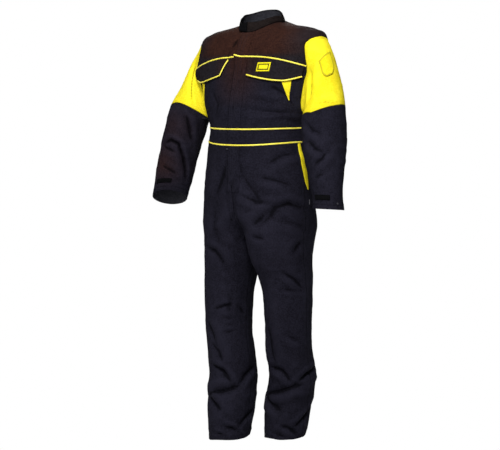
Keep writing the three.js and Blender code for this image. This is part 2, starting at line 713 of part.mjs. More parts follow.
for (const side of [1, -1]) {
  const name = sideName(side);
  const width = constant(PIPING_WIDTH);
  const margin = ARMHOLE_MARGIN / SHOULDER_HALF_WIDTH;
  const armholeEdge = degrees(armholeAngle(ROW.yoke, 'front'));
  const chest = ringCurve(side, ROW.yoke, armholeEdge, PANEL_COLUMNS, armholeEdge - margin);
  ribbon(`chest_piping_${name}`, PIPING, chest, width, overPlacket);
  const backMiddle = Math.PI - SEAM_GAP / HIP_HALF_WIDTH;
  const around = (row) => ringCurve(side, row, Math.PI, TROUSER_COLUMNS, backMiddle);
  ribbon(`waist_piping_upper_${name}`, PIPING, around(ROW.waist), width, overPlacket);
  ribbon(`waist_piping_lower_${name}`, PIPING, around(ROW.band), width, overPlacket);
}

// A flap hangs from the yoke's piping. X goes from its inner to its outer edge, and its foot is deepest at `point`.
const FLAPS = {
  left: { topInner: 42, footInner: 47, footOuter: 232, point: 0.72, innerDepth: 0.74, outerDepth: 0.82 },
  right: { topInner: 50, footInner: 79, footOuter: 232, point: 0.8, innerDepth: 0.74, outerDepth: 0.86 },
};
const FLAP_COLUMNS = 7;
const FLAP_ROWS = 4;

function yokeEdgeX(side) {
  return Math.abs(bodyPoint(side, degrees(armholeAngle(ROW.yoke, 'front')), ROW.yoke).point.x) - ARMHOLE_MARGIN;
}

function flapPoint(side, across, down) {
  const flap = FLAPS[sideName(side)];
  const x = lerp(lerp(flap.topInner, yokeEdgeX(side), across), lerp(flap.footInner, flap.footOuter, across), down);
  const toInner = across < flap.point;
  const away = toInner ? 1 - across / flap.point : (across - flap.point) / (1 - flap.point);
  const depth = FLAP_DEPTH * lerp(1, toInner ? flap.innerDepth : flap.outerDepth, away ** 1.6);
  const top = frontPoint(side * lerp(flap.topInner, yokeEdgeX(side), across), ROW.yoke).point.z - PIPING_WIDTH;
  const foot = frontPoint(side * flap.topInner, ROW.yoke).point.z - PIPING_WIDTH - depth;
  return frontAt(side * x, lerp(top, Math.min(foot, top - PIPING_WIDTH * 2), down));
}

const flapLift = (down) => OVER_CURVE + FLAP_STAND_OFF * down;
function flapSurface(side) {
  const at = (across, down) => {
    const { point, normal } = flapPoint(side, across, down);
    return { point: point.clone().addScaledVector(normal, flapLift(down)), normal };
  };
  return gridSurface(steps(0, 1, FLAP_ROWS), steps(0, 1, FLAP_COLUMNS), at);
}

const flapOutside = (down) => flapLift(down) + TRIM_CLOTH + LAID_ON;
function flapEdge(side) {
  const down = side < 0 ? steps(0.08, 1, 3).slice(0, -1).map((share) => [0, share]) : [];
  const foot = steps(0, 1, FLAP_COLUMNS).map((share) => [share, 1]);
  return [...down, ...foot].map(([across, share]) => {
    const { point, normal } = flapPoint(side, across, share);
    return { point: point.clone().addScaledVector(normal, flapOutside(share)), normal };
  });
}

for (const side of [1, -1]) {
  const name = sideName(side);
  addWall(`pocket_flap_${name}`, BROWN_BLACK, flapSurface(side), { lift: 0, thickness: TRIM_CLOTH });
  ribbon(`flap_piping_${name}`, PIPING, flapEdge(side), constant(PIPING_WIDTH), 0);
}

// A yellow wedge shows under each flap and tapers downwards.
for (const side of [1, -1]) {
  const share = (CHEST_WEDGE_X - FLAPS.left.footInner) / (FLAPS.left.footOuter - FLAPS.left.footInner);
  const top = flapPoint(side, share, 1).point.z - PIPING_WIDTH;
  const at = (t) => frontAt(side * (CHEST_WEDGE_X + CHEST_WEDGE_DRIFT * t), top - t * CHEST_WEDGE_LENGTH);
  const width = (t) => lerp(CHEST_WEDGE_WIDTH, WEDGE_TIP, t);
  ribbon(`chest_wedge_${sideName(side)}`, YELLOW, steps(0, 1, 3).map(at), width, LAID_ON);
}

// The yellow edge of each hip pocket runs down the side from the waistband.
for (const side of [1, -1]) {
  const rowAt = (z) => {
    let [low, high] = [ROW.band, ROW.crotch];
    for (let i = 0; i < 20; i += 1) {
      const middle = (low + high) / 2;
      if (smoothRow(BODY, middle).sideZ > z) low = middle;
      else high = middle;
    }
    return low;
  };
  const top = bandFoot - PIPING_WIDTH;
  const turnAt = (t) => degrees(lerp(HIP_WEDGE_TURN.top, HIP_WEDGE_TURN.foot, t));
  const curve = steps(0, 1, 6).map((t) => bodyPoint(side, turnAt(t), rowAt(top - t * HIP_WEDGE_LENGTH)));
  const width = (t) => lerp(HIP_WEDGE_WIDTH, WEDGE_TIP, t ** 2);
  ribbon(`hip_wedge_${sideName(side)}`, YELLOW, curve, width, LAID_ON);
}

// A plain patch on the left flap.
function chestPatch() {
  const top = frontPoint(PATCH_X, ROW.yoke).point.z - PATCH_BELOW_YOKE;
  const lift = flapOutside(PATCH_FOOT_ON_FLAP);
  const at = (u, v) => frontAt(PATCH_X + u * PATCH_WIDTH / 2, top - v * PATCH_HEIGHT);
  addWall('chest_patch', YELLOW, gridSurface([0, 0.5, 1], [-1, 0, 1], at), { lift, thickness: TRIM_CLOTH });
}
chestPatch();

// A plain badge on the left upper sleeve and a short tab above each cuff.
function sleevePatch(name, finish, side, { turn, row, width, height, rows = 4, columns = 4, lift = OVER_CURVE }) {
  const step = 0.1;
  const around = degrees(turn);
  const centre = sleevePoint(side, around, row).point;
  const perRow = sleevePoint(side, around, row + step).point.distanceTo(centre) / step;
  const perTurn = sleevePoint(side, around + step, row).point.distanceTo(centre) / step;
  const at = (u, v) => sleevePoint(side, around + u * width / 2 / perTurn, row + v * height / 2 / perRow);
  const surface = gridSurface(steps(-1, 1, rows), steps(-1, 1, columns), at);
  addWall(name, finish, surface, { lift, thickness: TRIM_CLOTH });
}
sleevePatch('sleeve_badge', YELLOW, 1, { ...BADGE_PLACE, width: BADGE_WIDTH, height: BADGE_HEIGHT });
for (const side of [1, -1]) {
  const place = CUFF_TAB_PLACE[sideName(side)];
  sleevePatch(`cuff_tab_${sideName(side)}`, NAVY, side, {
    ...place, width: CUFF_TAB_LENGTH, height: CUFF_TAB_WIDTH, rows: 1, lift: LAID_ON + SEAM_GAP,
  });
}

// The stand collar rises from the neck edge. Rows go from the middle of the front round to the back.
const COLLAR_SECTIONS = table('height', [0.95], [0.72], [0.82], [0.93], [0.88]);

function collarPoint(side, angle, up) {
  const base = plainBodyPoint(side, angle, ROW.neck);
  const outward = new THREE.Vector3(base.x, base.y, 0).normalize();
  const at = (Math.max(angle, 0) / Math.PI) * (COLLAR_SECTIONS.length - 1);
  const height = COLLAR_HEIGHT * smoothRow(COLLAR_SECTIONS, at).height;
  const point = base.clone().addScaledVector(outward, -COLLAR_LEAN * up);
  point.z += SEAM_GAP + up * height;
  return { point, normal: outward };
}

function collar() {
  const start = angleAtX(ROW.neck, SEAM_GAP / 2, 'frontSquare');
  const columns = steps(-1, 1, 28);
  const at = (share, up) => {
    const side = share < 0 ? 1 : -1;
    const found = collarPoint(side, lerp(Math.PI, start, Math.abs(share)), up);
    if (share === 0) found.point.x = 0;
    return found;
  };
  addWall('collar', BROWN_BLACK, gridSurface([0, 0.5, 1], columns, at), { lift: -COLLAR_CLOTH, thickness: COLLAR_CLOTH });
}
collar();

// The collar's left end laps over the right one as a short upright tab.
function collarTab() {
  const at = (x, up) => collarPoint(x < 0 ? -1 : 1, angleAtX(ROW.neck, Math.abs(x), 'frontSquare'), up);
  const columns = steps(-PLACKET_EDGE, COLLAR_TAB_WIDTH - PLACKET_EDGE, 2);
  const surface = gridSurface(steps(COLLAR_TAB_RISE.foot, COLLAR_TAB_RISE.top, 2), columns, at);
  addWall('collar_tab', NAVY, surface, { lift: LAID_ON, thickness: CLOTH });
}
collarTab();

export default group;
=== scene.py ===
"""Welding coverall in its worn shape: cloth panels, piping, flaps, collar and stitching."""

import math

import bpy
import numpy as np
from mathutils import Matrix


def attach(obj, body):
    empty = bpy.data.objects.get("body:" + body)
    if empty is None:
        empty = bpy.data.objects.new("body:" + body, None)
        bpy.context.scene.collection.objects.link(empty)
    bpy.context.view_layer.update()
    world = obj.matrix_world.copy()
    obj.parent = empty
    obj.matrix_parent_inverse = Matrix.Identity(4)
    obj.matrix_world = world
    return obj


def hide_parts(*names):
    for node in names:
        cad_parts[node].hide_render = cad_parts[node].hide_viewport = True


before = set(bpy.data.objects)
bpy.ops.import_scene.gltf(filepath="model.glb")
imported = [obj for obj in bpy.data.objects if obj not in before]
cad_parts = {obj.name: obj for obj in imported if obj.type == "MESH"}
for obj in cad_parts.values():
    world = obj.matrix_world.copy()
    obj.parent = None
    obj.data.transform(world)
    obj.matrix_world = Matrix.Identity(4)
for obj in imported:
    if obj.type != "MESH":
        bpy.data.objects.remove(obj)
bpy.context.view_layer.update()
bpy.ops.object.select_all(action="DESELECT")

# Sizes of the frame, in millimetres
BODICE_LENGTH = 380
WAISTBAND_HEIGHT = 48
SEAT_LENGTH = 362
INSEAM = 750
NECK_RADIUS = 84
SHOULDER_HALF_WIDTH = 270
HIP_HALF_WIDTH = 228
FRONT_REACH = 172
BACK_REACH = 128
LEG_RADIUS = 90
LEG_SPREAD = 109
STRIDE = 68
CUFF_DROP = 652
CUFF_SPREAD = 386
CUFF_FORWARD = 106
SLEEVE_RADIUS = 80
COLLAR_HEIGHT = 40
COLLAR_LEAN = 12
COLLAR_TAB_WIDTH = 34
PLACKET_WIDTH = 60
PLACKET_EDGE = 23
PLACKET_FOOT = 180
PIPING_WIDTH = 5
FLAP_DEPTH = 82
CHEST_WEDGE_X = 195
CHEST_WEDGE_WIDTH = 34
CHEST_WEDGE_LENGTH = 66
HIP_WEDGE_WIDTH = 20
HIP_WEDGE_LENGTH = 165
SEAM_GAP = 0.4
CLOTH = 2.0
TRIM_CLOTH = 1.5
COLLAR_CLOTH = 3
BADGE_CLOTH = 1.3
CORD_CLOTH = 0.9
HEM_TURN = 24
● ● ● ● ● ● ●
#### [REQUIRED WORK]
Copy exactly, and only, the lines from the one containing "short upright tab." through the one containing "obj.parent = None".

#### [EXERCISE OUTPUT]
// The collar's left end laps over the right one as a short upright tab.
function collarTab() {
  const at = (x, up) => collarPoint(x < 0 ? -1 : 1, angleAtX(ROW.neck, Math.abs(x), 'frontSquare'), up);
  const columns = steps(-PLACKET_EDGE, COLLAR_TAB_WIDTH - PLACKET_EDGE, 2);
  const surface = gridSurface(steps(COLLAR_TAB_RISE.foot, COLLAR_TAB_RISE.top, 2), columns, at);
  addWall('collar_tab', NAVY, surface, { lift: LAID_ON, thickness: CLOTH });
}
collarTab();

export default group;
=== scene.py ===
"""Welding coverall in its worn shape: cloth panels, piping, flaps, collar and stitching."""

import math

import bpy
import numpy as np
from mathutils import Matrix


def attach(obj, body):
    empty = bpy.data.objects.get("body:" + body)
    if empty is None:
        empty = bpy.data.objects.new("body:" + body, None)
        bpy.context.scene.collection.objects.link(empty)
    bpy.context.view_layer.update()
    world = obj.matrix_world.copy()
    obj.parent = empty
    obj.matrix_parent_inverse = Matrix.Identity(4)
    obj.matrix_world = world
    return obj


def hide_parts(*names):
    for node in names:
        cad_parts[node].hide_render = cad_parts[node].hide_viewport = True


before = set(bpy.data.objects)
bpy.ops.import_scene.gltf(filepath="model.glb")
imported = [obj for obj in bpy.data.objects if obj not in before]
cad_parts = {obj.name: obj for obj in imported if obj.type == "MESH"}
for obj in cad_parts.values():
    world = obj.matrix_world.copy()
    obj.parent = None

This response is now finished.